How the world’s most popular search engine shapes knowledge
WHILE DOJ lawyers are busily arguing that the search engine behemoth Google suppresses economic competition, few scholars or pundits have paused to consider that Google is reshaping knowledge itself.
Marshall McLuhan’s adage “the medium is the message,” which first appeared in print six decades ago, persuaded us that the physical characteristics of different media – whether TV or books or libraries – each distinctly shape the knowledge they transmit.
McLuhan argued that books — laborious to research, write and edit and expensive to publish, distribute and store — elevated knowledge that was conscientious, contemplative and aspiring to permanence. Pretending to be “the last word” on its particular topic, each book pretended to build on everything that had gone before in its particularly domain, cultivating an aura of authority and objectivity. In contrast, TV, because it was ephemeral and comprised of flashy images and soundbites, fostered cultural subjectivity, superficiality and flashiness. (You can read my arguments that different media types have profoundly shaped the trajectory of medicine here.)
In recent decades, commentators have made the obvious move of using McLuhan’s paradigm to argue that the Internet itself is yet another reality-shaping medium, and a negative one at that. For example, Nicholas Carr wrote an entire book in 2010 arguing that the Internet is making him dumber, “tinkering with my brain, remapping the neural circuitry, reprogramming the memory.” His metaphors get wilder — “Once I was a scuba diver in the sea of words. Now I zip along the surface like a guy on a Jet Ski.”

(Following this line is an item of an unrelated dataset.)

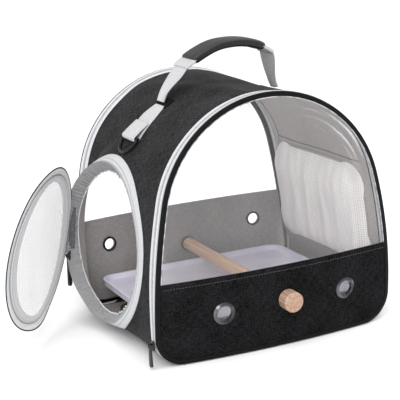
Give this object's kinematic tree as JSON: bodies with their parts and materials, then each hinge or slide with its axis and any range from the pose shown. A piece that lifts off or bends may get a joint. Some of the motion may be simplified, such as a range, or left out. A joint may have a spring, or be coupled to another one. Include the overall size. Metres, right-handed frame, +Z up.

Carr cites arguments by Maryanne Wolf, a developmental psychologist at Tufts, that the Internet is altering how we read and how we know. According to Carr, “Wolf worries that the style of reading promoted by the Net, a style that puts ‘efficiency’ and ‘immediacy’ above all else, may be weakening our capacity for the kind of deep reading that emerged when an earlier technology, the printing press, made long and complex works of prose commonplace. When we read online, she says, we tend to become ‘mere decoders of information.’ Our ability to interpret text, to make the rich mental connections that form when we read deeply and without distraction, remains largely disengaged.”
BUT few pundits or professors have argued that Google itself is sufficiently large and uniquely configured that it should itself be understood as a distinct medium, one that shapes the knowledge it captures and transmits.
Google is big, bigger than most of us can imagine. Not only does Google serve more than 92% of Internet searches, it’s the world’s most frequently used website. Every day, Google sends visitors to well over 100 million different websites. It’s even graduated to verb status — we “Google” for information.
Google isn’t just another site, it’s a mechanical vehicle that profoundly shapes the information that survives (by being read) and thrives (by being cited) in the 21st century. Google’s unique features and their effects on the shape of knowledge are distinct from those of the Internet.
The bottom line is that if a specific nugget of fact, argument or entertainment is not prominent when someone searches Google for that specific information, the nugget effectively does not exist. For example, the #1 result seen after a Google search gets four times more clicks than result #5. Links that aren’t on page 1 are rarely read.
Making matters worse, Google feeds positive and negative feedback loops. Content that is well placed on Google is read more often, which results in more links into the content from other sites and content, which in turn contributes to an even stronger position in search results.
There are an estimated 1000 factors that go into ranking well on Google and businesses that depend on Google searches for customer try to work many of those angles.
Factors include:
- Inbound links: the number of links to content were Google’s original algorithm for determining how prominently to display a piece of content. This worked well enough until a) old (well linked) content obliterated newer content with fewers links and b) ecommerce companies started paying people to link to their key content.
- Headlines that are both direct (answering a searchers question) and intriguing (inspiring a click)
- Content descriptions that confirm the searcher will be rewarded for clicking the link
- Content length
Trying to get your content high in Google search — Search Engine Optimization (SEO) — is no longer the province of geeks and webmasters. Authors and editors who aspire to disseminate ideas have to care about SEO arcana — what’s the right number of letters in a meta description tag? What keywords should the author focus on using (and how many times) in an article?
Those concerns become just as much of a job responsibility as writing a headline or a nut graf. The author or editor should ask: What’s a 1-3 phrase that captures the subject of this article? How do we summarize this message in 160 characters or less for our intended target audience? What are the most likely phrases someone would use in searching for my article? Once the right phrase(s) have been identified, what other content is there on the site that we can link to / from relating to this key phrase? What are other sites that might want to link to my article?
Some WordPress plug-ins promise to automate this process, but only the author or editor can grasp the organic goals of the content.
Is this too much work for authors or editors? Unfortunately, we’re in an age in which “speaking in Google’s grammar” is just as important as using correct English or French grammar. If you don’t play the game, your work is ignored.